Einige Spaziergänger:innen wunderten sich am vergangenen Wochenende möglicherweise über die ungewöhnlich gekleideten Stadtführer:innen, die am Freitag- und Samstagabend je eine Gruppe aus warm eingepackten Menschen mit Programmheften und Thermoskannen durch die Straßen der Altstadt führten. 

Eine theatralische Führung durch die Epochen: Vom Jahr 2222 zurück in die Vergangenheit

Die Kostüme der Schauspieler*innen aus grauen Anzügen mit großen gelben Sonnen auf dem Rücken und Kopfbedeckungen aus Lichterketten waren passend kreiert zum Aufhänger der dargestellten Geschichte: Das 200. Sonnensturmjubiläum im Jahr 2222. Besagter Sonnensturm, so klärte das Programmheft das Publikum auf, hatte im Jahr 2022 das altbekannte Internet abgeschaltet. 

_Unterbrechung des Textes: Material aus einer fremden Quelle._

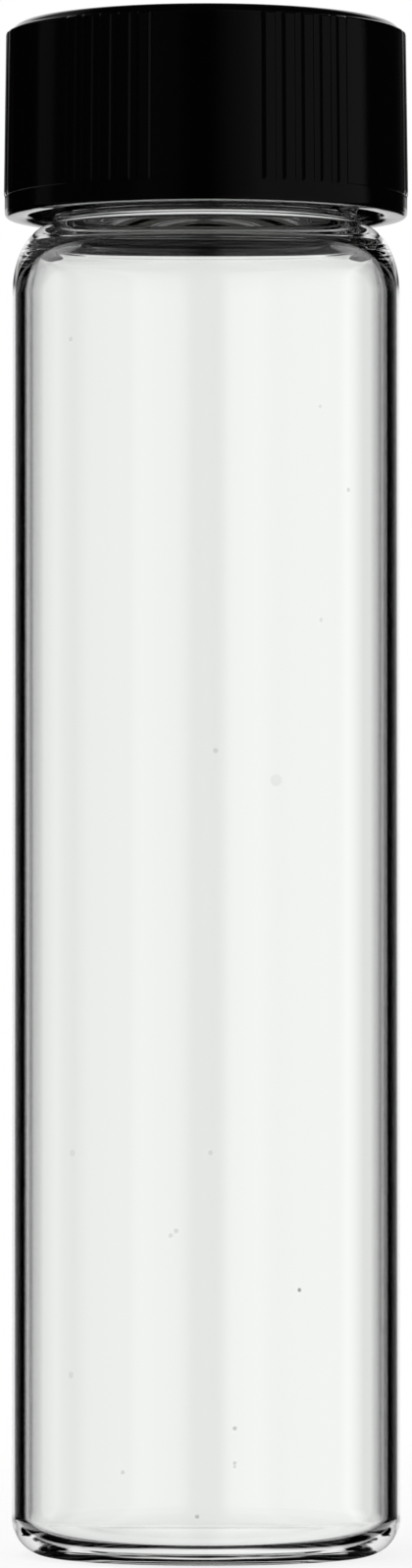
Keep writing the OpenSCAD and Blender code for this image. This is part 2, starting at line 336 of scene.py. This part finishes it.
# %% Ribs on the skirt
RIB_GROUPS, RIBS, RIB_ANGLE, FIRST_GROUP = 6, 5, 6.0, -59.8
RIB_HEIGHT, RIB_OVERRUN, HEAD_SLOPE = 0.14, 0.4, math.tan(math.radians(30))
FOOT_FADE, FOOT_RISE = 0.3, 0.1
# height of a rib's flank over its distance from the middle, softened at its foot and its crest
FLANK_AT = [0.24, 0.31, 0.38, 0.45, 0.48]
FLANK_HEIGHT = [RIB_HEIGHT, 0.118, 0.022, 0, -0.01]
MIDDLE_OF_WALL = CAP_BORE_R + 0.5


def cap_ribs(degrees, r, z):
    """Height of the ribs. The angle within a group, and from it the distance to the nearest rib's
    middle, is the rest after whole groups and ribs are taken off. Across its width a rib follows
    the table of its flank. At the band it grows evenly, by FOOT_RISE over FOOT_FADE. A flat cone
    cuts its head where it runs onto the rounded edge. The lowest of the three holds."""
    group = (degrees - FIRST_GROUP + 180 / RIB_GROUPS) % (360 / RIB_GROUPS) - 180 / RIB_GROUPS
    rib = np.clip(np.round(group / RIB_ANGLE), -(RIBS - 1) / 2, (RIBS - 1) / 2)
    off = np.radians(np.abs(group - rib * RIB_ANGLE)) * skirt_r(z)
    crest = skirt_r(z) + np.interp(off, FLANK_AT, FLANK_HEIGHT)
    foot = CAP_FOOT_R + np.clip((z - RIB_BOTTOM_Z) / FOOT_FADE, 0, 1) * FOOT_RISE
    head = (skirt_r(np.minimum(z, edge_z)) + RIB_HEIGHT
            - np.clip(z - edge_z - RIB_OVERRUN, 0, None) / HEAD_SLOPE)
    on_skirt = (r > MIDDLE_OF_WALL) & (z > RIB_BOTTOM_Z - TINY)
    return np.where(on_skirt, np.clip(np.minimum(np.minimum(crest, foot), head) - r, 0, None), 0)


print("the cap has", RIB_GROUPS * RIBS, "ribs")

# %% Thread in the bore
RIDGE_START_Z, RIDGE_CREST_R = CAP_BOTTOM_Z + 1.1, NECK_R + 0.35
RIDGE_TURNS = (RETAINER_Z - 1.3 - RIDGE_START_Z) / PITCH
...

Das Ereignis, so die erdachte Vorgeschichte, war ein wahrer Segen für die Menschheit, die fortan wieder über ihren instinktiven Telepathie-Kanal kommunizierte, daraufhin eine Schwarm-Intelligenz und eine in dieser Form vorher nie dagewesene Empathie entwickelte. Um über die Umstände vor dem Sonnensturm Aufklärung zu betreiben, veranstalteten die Figuren des Stücks zum Jubiläum im Jahr 2222 Zeitreiseführungen in die kollektive Gedächtnis-Cloud. 

Das Publikum des Hochschultheaters wurde zu den Teilnehmer*innen eben dieser Zeitreiseführungen. An verschiedenen Haltepunkten in der Altstadt erhielten sie dramatische und karikaturistisch lustige Einblicke in die Geschichte.

Begegnung mit der Imperia: Das Hochschultheater erweckte Figuren der Vergangenheit zum Leben

So wurden sie zum Beispiel Zeug*innen eines Gesprächs zwischen der Imperia und einer weiteren Prostituierten während der Zeit des Konstanzer Konzils. Die beiden philosophierten auf dem Innenhof des Rathauses über das Scheinleben ihrer Klienten. Das Fazit: „Ihr Leben ist wie eine Glaskugel: wunderschön, aber so zerbrechlich!“.  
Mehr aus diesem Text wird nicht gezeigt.